(Reuters) - Rogers Communications Inc RCIb.TO, Canada’s largest wireless company, posted a 30 percent rise in adjusted quarterly profit, helped by cost improvements and revenue growth in all its segments, and increased its annualized dividend.
Separately, Rogers said that Chief Executive Nadir Mohamed has decided to retire in January 2014. Mohamed will work with the board to ensure an orderly transition and continue to lead the company in 2013, the company said.
The Toronto-based company, which also owns television stations, magazines and sports teams, said adjusted net income was C$455 million ($454.52 million), or 88 Canadian cents a share, on operating revenue of C$3.3 billion in the three months that ended in December.
Net income from continuing operations rose 62 percent to C$529 million, or C$1.02 per share, compared with C$327 million, or 61 Canadian cents per share, in the year-ago period.
Analysts on average expected Rogers to earn 72 Canadian cents a share on revenue of C$3.19 billion, according to Thomson Reuters I/B/E/S.

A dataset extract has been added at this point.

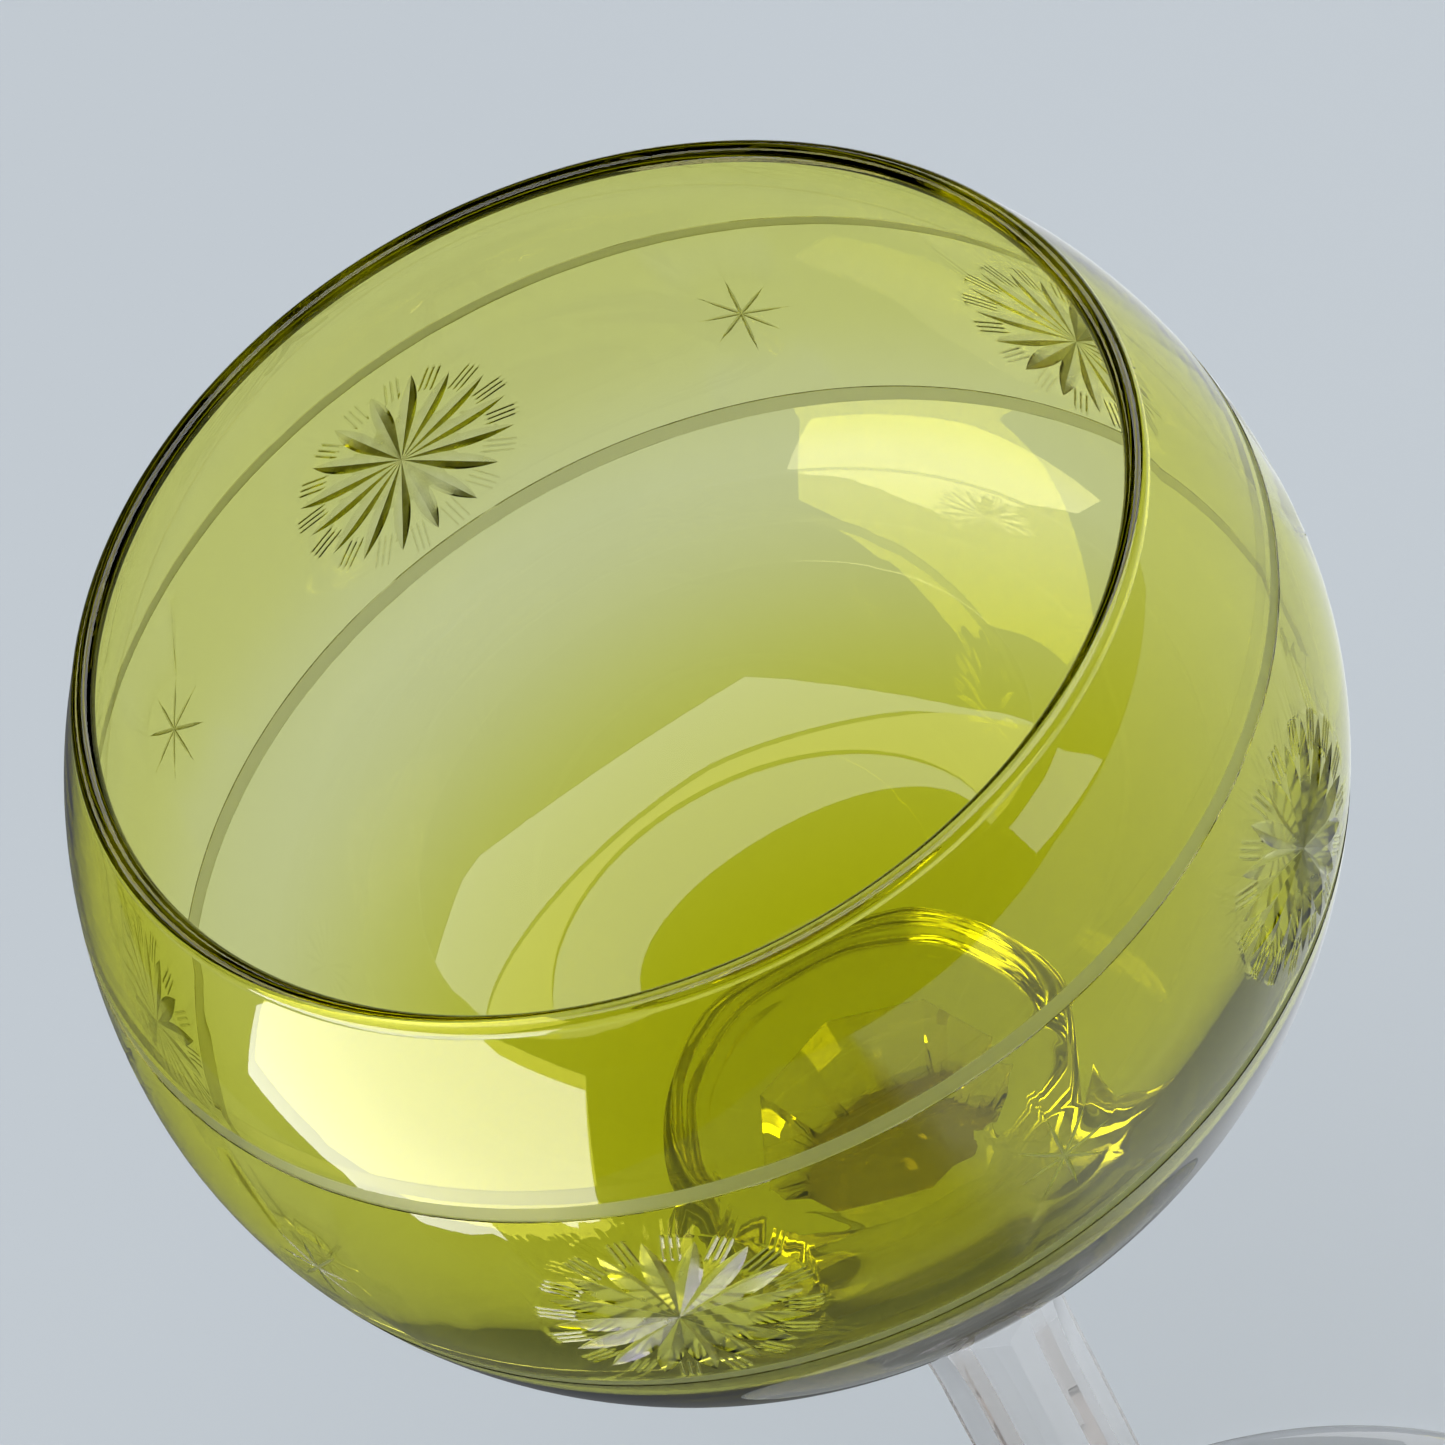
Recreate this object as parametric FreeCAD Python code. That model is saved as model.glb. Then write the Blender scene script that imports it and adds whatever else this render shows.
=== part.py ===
import FreeCAD, Part
import math
import os

# A stemmed wine glass with a rounded, incurved green bowl on a clear facet-cut stem and a clear disc foot.
# The glass stands on z = 0, and its axis is the Z axis. All sizes are in millimetres.

# Overall sizes
GLASS_HEIGHT = 150.0
RIM_RADIUS = 32.5
BELLY_RADIUS = 37.9
BELLY_HEIGHT = 129.0
FOOT_RADIUS = 36.8

# Bowl
BOWL_BASE_HEIGHT = 94.0  # lowest point of the bowl's outer surface, on the axis
WALL_AT_RIM = 1.5
WALL_AT_BELLY = 1.4
WALL_AT_BASE = 7.5
OUTER_LOWER_POWER = 1.9  # exponent of a superellipse: 2 is an ellipse, more is fuller
INNER_LOWER_POWER = 2.3
OUTLINE_STEPS = 8
BAND_HEIGHTS = (138.4, 121.2)
BAND_WIDTH = 1.1
BAND_DEPTH = 0.12

# Knop, the flattened bead between bowl and stem
KNOP_RADIUS = 13.9
KNOP_BULGE_HEIGHT = 92.8
KNOP_JOINT_RADIUS = 13.0  # radius of the ring where knop and bowl meet
KNOP_FLOOR_HEIGHT = 88.5
KNOP_BLANK_HEIGHT = 99.0  # top of the bead before the bowl shapes it
KNOP_FLOOR_RADIUS = 9.2

# Stem
FACET_COUNT = 8
FACET_TURN = 4.0  # degrees from +X to the first ridge between two facets
SHANK_ROUND_RADIUS = 5.3
SHANK_RIDGE_RADIUS = 4.85
TOP_FLARE_START = 68.0
FOOT_FLARE_START = 30.0
STEM_FOOT_RADIUS = 9.6
STEM_FOOT_HEIGHT = 9.0
TOP_RIDGE_RADIUS = 9.1
FOOT_RIDGE_RADIUS = 11.5

# Foot
FOOT_EDGE_HEIGHT = 2.1
FOOT_REST_INNER_RADIUS = 27.0
FOOT_HOLLOW = 1.4

SPARE = 20.0  # how far a cutting tool stands clear of the glass


def point(radius, height):
    """A point of an outline in the XZ plane."""
    return FreeCAD.Vector(radius, 0, height)


def line(start, end):
    """A straight edge between two outline points."""
    return Part.LineSegment(start, end).toShape()


def arc(start, middle, end):
    """A circular edge through three outline points."""
    return Part.Arc(start, middle, end).toShape()


def smooth(points, start_direction=None, end_direction=None):
    """One smooth edge through the points, with its end directions where they are given."""
    curve = Part.BSplineCurve()
    if start_direction is None:
        curve.interpolate(Points=points)
    else:
        curve.interpolate(Points=points, InitialTangent=start_direction, FinalTangent=end_direction)
    return curve.toShape()


def turned(edges):
    """The solid swept by a closed outline of edges in one full turn about the Z axis."""
    face = Part.Face(Part.Wire(edges))
    return face.revolve(FreeCAD.Vector(0, 0, 0), FreeCAD.Vector(0, 0, 1), 360)


def superellipse(radius, depth, power, angle):
    """The point of a superellipse quarter at an angle below its widest point, as (radius, drop)."""
    across = radius * math.cos(angle) ** (2 / power)
    drop = depth * math.sin(angle) ** (2 / power)
    return across, drop


def lower_curve(radius, base_height, power):
    """Half a bowl surface, from its widest ring down to its lowest point on the axis."""
    points = []
    for step in range(OUTLINE_STEPS + 1):
        angle = step / OUTLINE_STEPS * math.pi / 2
        across, drop = superellipse(radius, BELLY_HEIGHT - base_height, power, angle)
        points.append(point(round(across, 6), BELLY_HEIGHT - drop))
    return smooth(points, FreeCAD.Vector(0, 0, -1), FreeCAD.Vector(-1, 0, 0))


def upper_curve(belly, rim, rim_height):
    """The elliptical stretch of a bowl surface from its widest ring up to the rim."""
    rise = rim_height - BELLY_HEIGHT
    semi_axis = rise / math.sqrt(1 - (rim / belly) ** 2)
    widest = point(belly, BELLY_HEIGHT)
    ellipse = Part.Ellipse(point(0, BELLY_HEIGHT + semi_axis), widest, point(0, BELLY_HEIGHT))
    ends = sorted([ellipse.parameter(widest), ellipse.parameter(point(rim, rim_height))])
    return Part.ArcOfEllipse(ellipse, ends[0], ends[1]).toShape()


def bowl_outer_solid():
    """The bowl's outer form as if it were solid glass up to the rim's widest height."""
    rim_height = GLASS_HEIGHT - WALL_AT_RIM / 2
    edges = [
        upper_curve(BELLY_RADIUS, RIM_RADIUS, rim_height),
        lower_curve(BELLY_RADIUS, BOWL_BASE_HEIGHT, OUTER_LOWER_POWER),
        line(point(0, BOWL_BASE_HEIGHT), point(0, rim_height)),
        line(point(0, rim_height), point(RIM_RADIUS, rim_height)),
    ]
    return turned(Part.__sortEdges__(edges))


def bowl():
    """The blown bowl: a wall that thickens towards its base, a rounded rim and two ground bands."""
    inner_belly = BELLY_RADIUS - WALL_AT_BELLY
    inner_rim = RIM_RADIUS - WALL_AT_RIM
    rim_height = GLASS_HEIGHT - WALL_AT_RIM / 2
    floor_height = BOWL_BASE_HEIGHT + WALL_AT_BASE
    edges = [
        upper_curve(BELLY_RADIUS, RIM_RADIUS, rim_height),
        lower_curve(BELLY_RADIUS, BOWL_BASE_HEIGHT, OUTER_LOWER_POWER),
        line(point(0, BOWL_BASE_HEIGHT), point(0, floor_height)),
        lower_curve(inner_belly, floor_height, INNER_LOWER_POWER),
        upper_curve(inner_belly, inner_rim, rim_height),
        arc(point(inner_rim, rim_height), point(inner_rim + WALL_AT_RIM / 2, GLASS_HEIGHT),
            point(RIM_RADIUS, rim_height)),
    ]
    glass = turned(Part.__sortEdges__(edges))
    for height in BAND_HEIGHTS:
        glass = glass.cut(band_groove(height))
    return glass


def outer_radius(height):
    """The radius of the bowl's outer surface at a height."""
    if height < BELLY_HEIGHT:
        share = (BELLY_HEIGHT - height) / (BELLY_HEIGHT - BOWL_BASE_HEIGHT)
        return BELLY_RADIUS * (1 - share ** OUTER_LOWER_POWER) ** (1 / OUTER_LOWER_POWER)
    rise = GLASS_HEIGHT - WALL_AT_RIM / 2 - BELLY_HEIGHT
    semi_axis = rise / math.sqrt(1 - (RIM_RADIUS / BELLY_RADIUS) ** 2)
    return BELLY_RADIUS * math.sqrt(1 - ((height - BELLY_HEIGHT) / semi_axis) ** 2)


def band_groove(height):
    """The ring of glass that the wheel grinds away for one matte band."""
    low = height - BAND_WIDTH / 2
    high = height + BAND_WIDTH / 2
    bottom = point(outer_radius(low) - BAND_DEPTH, low)
    top = point(outer_radius(high) - BAND_DEPTH, high)
    beyond = BELLY_RADIUS + SPARE
    corners = [bottom, top, point(beyond, high), point(beyond, low)]
    edges = [line(corners[i], corners[(i + 1) % len(corners)]) for i in range(len(corners))]
    return turned(edges)


def knop():
    """The flattened bead that takes the bowl's weight onto the stem. Its top is shaped by the bowl."""
    edges = [
        line(point(0, KNOP_FLOOR_HEIGHT), point(KNOP_FLOOR_RADIUS, KNOP_FLOOR_HEIGHT)),
        smooth([point(KNOP_FLOOR_RADIUS, KNOP_FLOOR_HEIGHT), point(KNOP_RADIUS, KNOP_BULGE_HEIGHT),
                point(KNOP_JOINT_RADIUS, KNOP_BLANK_HEIGHT)],
               FreeCAD.Vector(1, 0, 0.15), FreeCAD.Vector(-0.5, 0, 1)),
        line(point(KNOP_JOINT_RADIUS, KNOP_BLANK_HEIGHT), point(0, KNOP_BLANK_HEIGHT)),
        line(point(0, KNOP_BLANK_HEIGHT), point(0, KNOP_FLOOR_HEIGHT)),
    ]
    return turned(edges).cut(bowl_outer_solid())


def flare(start_radius, start_height, end_radius, end_height):
    """An arc that leaves the shank upright and reaches the flared end."""
    span = end_height - start_height
    rise = end_radius - start_radius
    sweep_radius = (span ** 2 + rise ** 2) / (2 * rise)
    half_angle = math.atan2(rise, abs(span))
    middle_radius = start_radius + sweep_radius * (1 - math.cos(half_angle))
    middle_height = start_height + math.copysign(sweep_radius * math.sin(half_angle), span)
    return arc(point(start_radius, start_height), point(middle_radius, middle_height),
               point(end_radius, end_height))


def facet_tool(direction):
    """What the grinding wheel takes off one side of the stem: everything outside one facet."""
    inward = math.cos(math.pi / FACET_COUNT)
    shank = SHANK_RIDGE_RADIUS * inward
    top = TOP_RIDGE_RADIUS * inward
    bottom = FOOT_RIDGE_RADIUS * inward
    low, high = FOOT_FLARE_START, TOP_FLARE_START
    edges = [
        flare(shank, low, bottom, STEM_FOOT_HEIGHT),
        line(point(shank, low), point(shank, high)),
        flare(shank, high, top, KNOP_FLOOR_HEIGHT),
        line(point(top, KNOP_FLOOR_HEIGHT), point(SPARE, KNOP_FLOOR_HEIGHT)),
        line(point(SPARE, KNOP_FLOOR_HEIGHT), point(SPARE, STEM_FOOT_HEIGHT)),
        line(point(SPARE, STEM_FOOT_HEIGHT), point(bottom, STEM_FOOT_HEIGHT)),
    ]
    face = Part.Face(Part.Wire(Part.__sortEdges__(edges)))
    face.translate(FreeCAD.Vector(0, -SPARE / 2, 0))
    tool = face.extrude(FreeCAD.Vector(0, SPARE, 0))
    tool.rotate(FreeCAD.Vector(0, 0, 0), FreeCAD.Vector(0, 0, 1), direction)
    return tool


def stem():
    """The solid stem: a round gather flared at both ends, with flat sides ground along it."""
    low, high = FOOT_FLARE_START, TOP_FLARE_START
    edges = [
        line(point(0, STEM_FOOT_HEIGHT), point(STEM_FOOT_RADIUS, STEM_FOOT_HEIGHT)),
        flare(SHANK_ROUND_RADIUS, low, STEM_FOOT_RADIUS, STEM_FOOT_HEIGHT),
        line(point(SHANK_ROUND_RADIUS, low), point(SHANK_ROUND_RADIUS, high)),
        flare(SHANK_ROUND_RADIUS, high, KNOP_FLOOR_RADIUS, KNOP_FLOOR_HEIGHT),
        line(point(KNOP_FLOOR_RADIUS, KNOP_FLOOR_HEIGHT), point(0, KNOP_FLOOR_HEIGHT)),
        line(point(0, KNOP_FLOOR_HEIGHT), point(0, STEM_FOOT_HEIGHT)),
    ]
    glass = turned(Part.__sortEdges__(edges))
    step = 360 / FACET_COUNT
    for index in range(FACET_COUNT):
        glass = glass.cut(facet_tool(FACET_TURN + (index + 0.5) * step))
    return glass


def foot():
    """The disc foot: it rests on a flat ring, is a little hollow inside it and rises to the stem."""
    edge_radius = FOOT_EDGE_HEIGHT / 2
    rest_outer_radius = FOOT_RADIUS - edge_radius
    top_points = [
        point(rest_outer_radius, FOOT_EDGE_HEIGHT),
        point(26.0, 3.3),
        point(17.0, 5.0),
        point(12.0, 6.9),
        point(STEM_FOOT_RADIUS, STEM_FOOT_HEIGHT),
    ]
    hollow_middle = FOOT_REST_INNER_RADIUS / 2
    edges = [
        arc(point(0, FOOT_HOLLOW), point(hollow_middle, FOOT_HOLLOW * 0.75),
            point(FOOT_REST_INNER_RADIUS, 0)),
        line(point(FOOT_REST_INNER_RADIUS, 0), point(rest_outer_radius, 0)),
        arc(point(rest_outer_radius, 0), point(FOOT_RADIUS, edge_radius), top_points[0]),
        smooth(top_points),
        line(top_points[-1], point(0, STEM_FOOT_HEIGHT)),
        line(point(0, STEM_FOOT_HEIGHT), point(0, FOOT_HOLLOW)),
    ]
    return turned(edges)


PIECES = {"bowl": bowl, "knop": knop, "stem": stem, "foot": foot}


os.makedirs("parts", exist_ok=True)
for name, make in PIECES.items():
    shape = make()
    if len(shape.Solids) != 1:
        raise ValueError(name + " is not one solid")
    solid = shape.Solids[0]
    solid.exportStep("parts/" + name + ".step")
    print(name, "valid", solid.isValid(), "volume", round(solid.Volume), "box", solid.BoundBox)
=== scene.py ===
import math

import bmesh
import bpy
import numpy as np
from mathutils import Matrix, Vector


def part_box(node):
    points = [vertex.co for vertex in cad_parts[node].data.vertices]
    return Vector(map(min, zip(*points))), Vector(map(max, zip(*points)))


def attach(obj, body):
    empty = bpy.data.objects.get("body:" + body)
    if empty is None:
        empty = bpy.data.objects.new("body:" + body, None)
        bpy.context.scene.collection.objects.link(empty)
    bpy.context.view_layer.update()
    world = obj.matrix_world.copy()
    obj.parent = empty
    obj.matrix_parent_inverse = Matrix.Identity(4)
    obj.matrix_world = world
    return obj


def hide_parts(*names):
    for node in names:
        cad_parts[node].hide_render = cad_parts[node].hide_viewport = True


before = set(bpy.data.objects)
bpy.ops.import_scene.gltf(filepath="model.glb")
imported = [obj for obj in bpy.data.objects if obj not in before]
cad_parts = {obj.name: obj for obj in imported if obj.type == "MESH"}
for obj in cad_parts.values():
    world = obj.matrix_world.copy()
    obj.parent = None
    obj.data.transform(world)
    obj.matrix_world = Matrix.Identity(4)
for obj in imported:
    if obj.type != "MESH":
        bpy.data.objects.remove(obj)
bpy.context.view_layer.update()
MM = 0.001


# ---------------------------------------------------------------------------------------------
# Foot. A disc of clear glass, pressed out while hot, that rests on a flat ring round a shallow
# hollow and rises in the middle to a little mound, which the stem is fused to.

FOOT_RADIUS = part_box("foot")[1].x
FOOT_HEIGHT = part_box("foot")[1].z
FOOT_EDGE_HEIGHT = 2.1 * MM
FOOT_REST_RADIUS = 27 * MM
FOOT_HOLLOW = 1.4 * MM
FOOT_MOUND_RADIUS = 9.6 * MM
FOOT_COLUMNS = 192
FUSED = 0.03 * MM  # how far fused pieces reach into each other, so that no air is between them
MERGE_WITHIN = 0.0008 * MM
DEGENERATE_WITHIN = 0.0004 * MM
CLEAR_TINT = (0.78, 0.64, 0.52, 1)
CLEAR_DENSITY = 14
CLEAR_CORDS = 0.006 * MM  # height of the faint waves that the melt leaves
CLEAR_GRAIN = 0.01 * MM
CLEAR_CHALK = (0.8, 0.8, 0.8, 1)
GLASS_INDEX = 1.5
CHALK_SHARE = 0.45  # how much of a ground place scatters light like chalk


def smooth_line(points, steps):
    """A Catmull-Rom curve through points: each stretch is a cubic whose end slopes are half the
    difference of the neighbouring points. Every stretch gets the given number of steps."""
    known = np.array(points, float)
    known = np.vstack([2 * known[0] - known[1], known, 2 * known[-1] - known[-2]])
    t = np.linspace(0, 1, steps, endpoint=False)[:, None]
    stretches = []
    for a, b, c, d in zip(known[:-3], known[1:-2], known[2:-1], known[3:]):
        stretches.append(b + t * (c - a) / 2 + t ** 2 * (2 * a - 5 * b + 4 * c - d) / 2
                         + t ** 3 * (3 * b - 3 * c + d - a) / 2)
    return np.vstack(stretches + [known[-2:-1]])


def straight(start, end, steps):
    """Evenly spaced points of a line, without its end."""
    return np.linspace(start, end, steps, endpoint=False)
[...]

The company said it added 58,000 net postpaid subscribers, a closely watched metric given those customers often sign multiyear contracts and typically pay more each month than prepaid subscribers.
That was less than the 143,834 additions reported by rival BCE Inc (BCE.TO), which operates under the Bell brand, last week.
The wireless unit typically accounts for more than 60 percent of Rogers’ sales and profit, while cable contributes about a quarter.
Rogers also increased its annualized dividend by 10 percent to $1.74 and authorized repurchases of up to C$500 million of the company’s stock.